I bet everyone can think of someone that they would like to meet. Just the other day, I watched a video of Miley Cyrus supporting an alternate method other than culling wolves, and I wanted to meet her. Just to see someone famous as normal as the everyday people that I see, removed from their sets and environments and placed into my world.
I followed the Sochi 2014 Olympics through media. I, like so many other Canadians, rooted for the gold medal favourite. It felt like I had intimate knowledge with HD footage of the events and in depth interviews and really, the positivity of the games seemed magical. It made me feel positive; it wasn’t until later that I realized how politically stricken the event was, and worked-to-death athletes who even themselves couldn’t predict the gold medal winner. So to see them today seemed like an impossible event, breaking all the laws I thought I knew about how the world worked.
I got to the venue early, excited despite not being able to find any friends to go with. People thronged all around, chatting animatedly with their friends, more or less overexcited. To other people, too, seeing somebody famous that they only knew through TV was magical. As evidenced by the giddy reactions, no one really knew what to expect when the two athletes finally appeared on stage. No one clapped loudly. If you only see people on TV, you probably aren’t used to clapping for them. The speech commenced, and I alternately wished they would be more casual or suspended my disbelief. The show, though, went on regardless-right in front of me.

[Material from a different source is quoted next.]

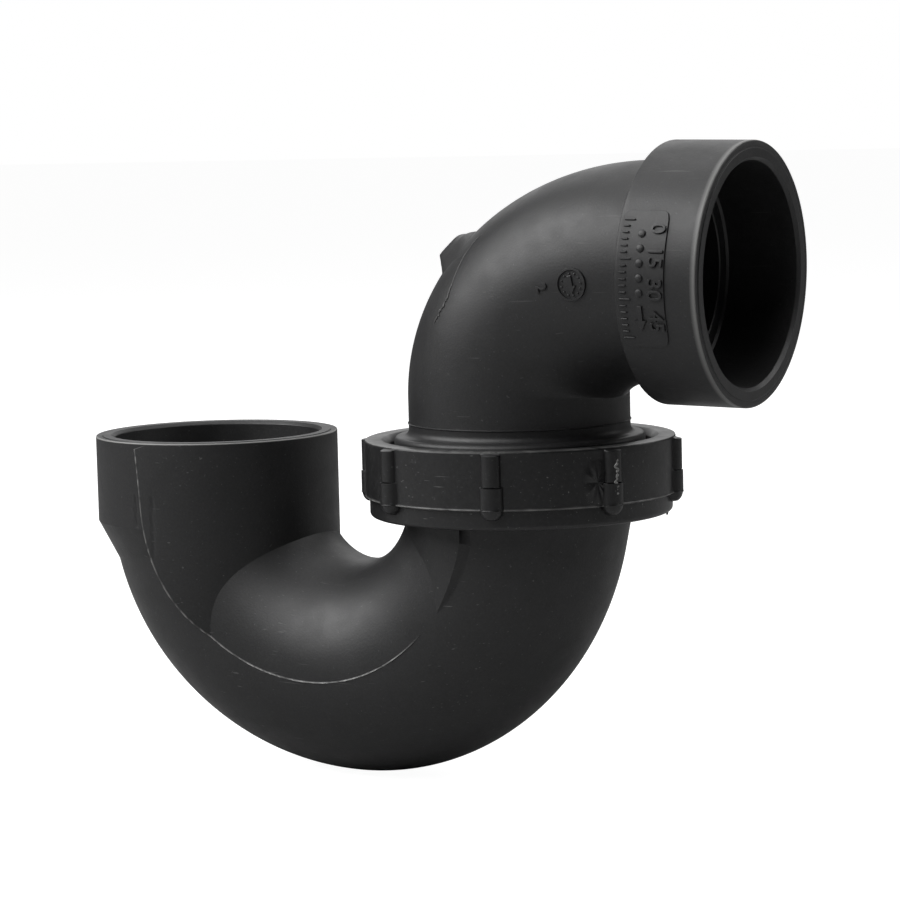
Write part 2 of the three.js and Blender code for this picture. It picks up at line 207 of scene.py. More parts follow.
# Each column has its rows set out between the creases it crosses.
RIM_TURN = (BOTTOM_Z + INLET_DROP) / INLET_DROP
LAST_RING_TURN = 2.905
low_turn = np.full(len(column_share), -0.1)
hub_foot = root(lambda turn: bend_skin(turn, column_share, False)[2] + INLET_HUB_LENGTH, low_turn, 0.6)
cone_foot = root(lambda turn: bend_skin(turn, column_share, False)[3], hub_foot + 0.03, hub_foot + 0.5)
throat_crease = root(lambda turn: bend_skin(turn, column_share, True)[3], low_turn + 0.25, 1.3)
riser_crease = root(lambda turn: -bend_skin(turn, column_share, True)[3], low_turn + 1.9, 2.88)
seam_column = int(np.argmax(at_seam))


def knots(crease, throat):
    """A crease's turn for each column: its own on one half, and the seam's on the other."""
    return np.where(column_throat == throat, crease, crease[seam_column])


knot_turns = np.array([
    np.full(len(column_share), RIM_TURN), knots(hub_foot, False), knots(cone_foot, False),
    knots(throat_crease, True), knots(riser_crease, True), np.full(len(column_share), LAST_RING_TURN),
])
knot_rows = np.array([0, 26, 35, 58, 168, 190])
row_numbers = np.arange(1, knot_rows[-1] + 1)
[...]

The older brother was just as funny as he was in his videos, and the younger brother was pretty much the same as he was in videos as well, speaking through his snowboarding rather than his words. Their task, to inspire us, was old news to most of us; their story had been through the media so much. Overcoming adversity and “expecting challenge” came through as the main theme, interspersed with personal anecdotes. Surprisingly, it was brotherly love that stole the stage and made the audience clap. The hour felt like 15 minutes.
Afterwards there were pictures and poster signings. I waited at the back of the line with someone I had just met who had also been alone. It was an unlikely match in my opinion. I felt like I was being more judgemental though, more vocal than usual, by token of being at a very media/promotion conscious event. You can go so many routes, all of them set out for you: be the fan, be the insider critique, impressing others, or be nobody at all, confused with your own feelings about meeting your heroes. The olympic medalist is obviously an exceptional person whom we could all learn from, but it was his brother that I really wanted to hear, because I had heard him speak before. On a screen. I felt I “knew” him better, and so that was the experience I was looking for. While others I had no doubt followed the Olympic medalist, I felt the greatest gift in meeting his medalist in humour but not Olympic medalist brother.
Famous people are real people. Media personalities are real people. In order to make money, people need to brand themselves and have a positive media presence, and accepting that is something you learn when you meet someone who is famous. Like customer service, it’s just etiquette and also a social script. How would you feel if you walked onto the bus every morning and instead of saying Thank you, you awkwardly didn’t know how to act around a member of the public? Although it’s weird, and seems to put an edge on meeting your heroes-even everyday ones-at the end of the day, you met your hero, period. Real people meeting real people. What’s inauthentic about two people meeting? How could you walk away as if you were just staring at a hero on screen?
But my favourite memory is still the one of seeing and hearing them talk, and walk in front of me, as normal as everybody else I know, in the school I know, in my world, where everything is magical because hard work makes anything possible.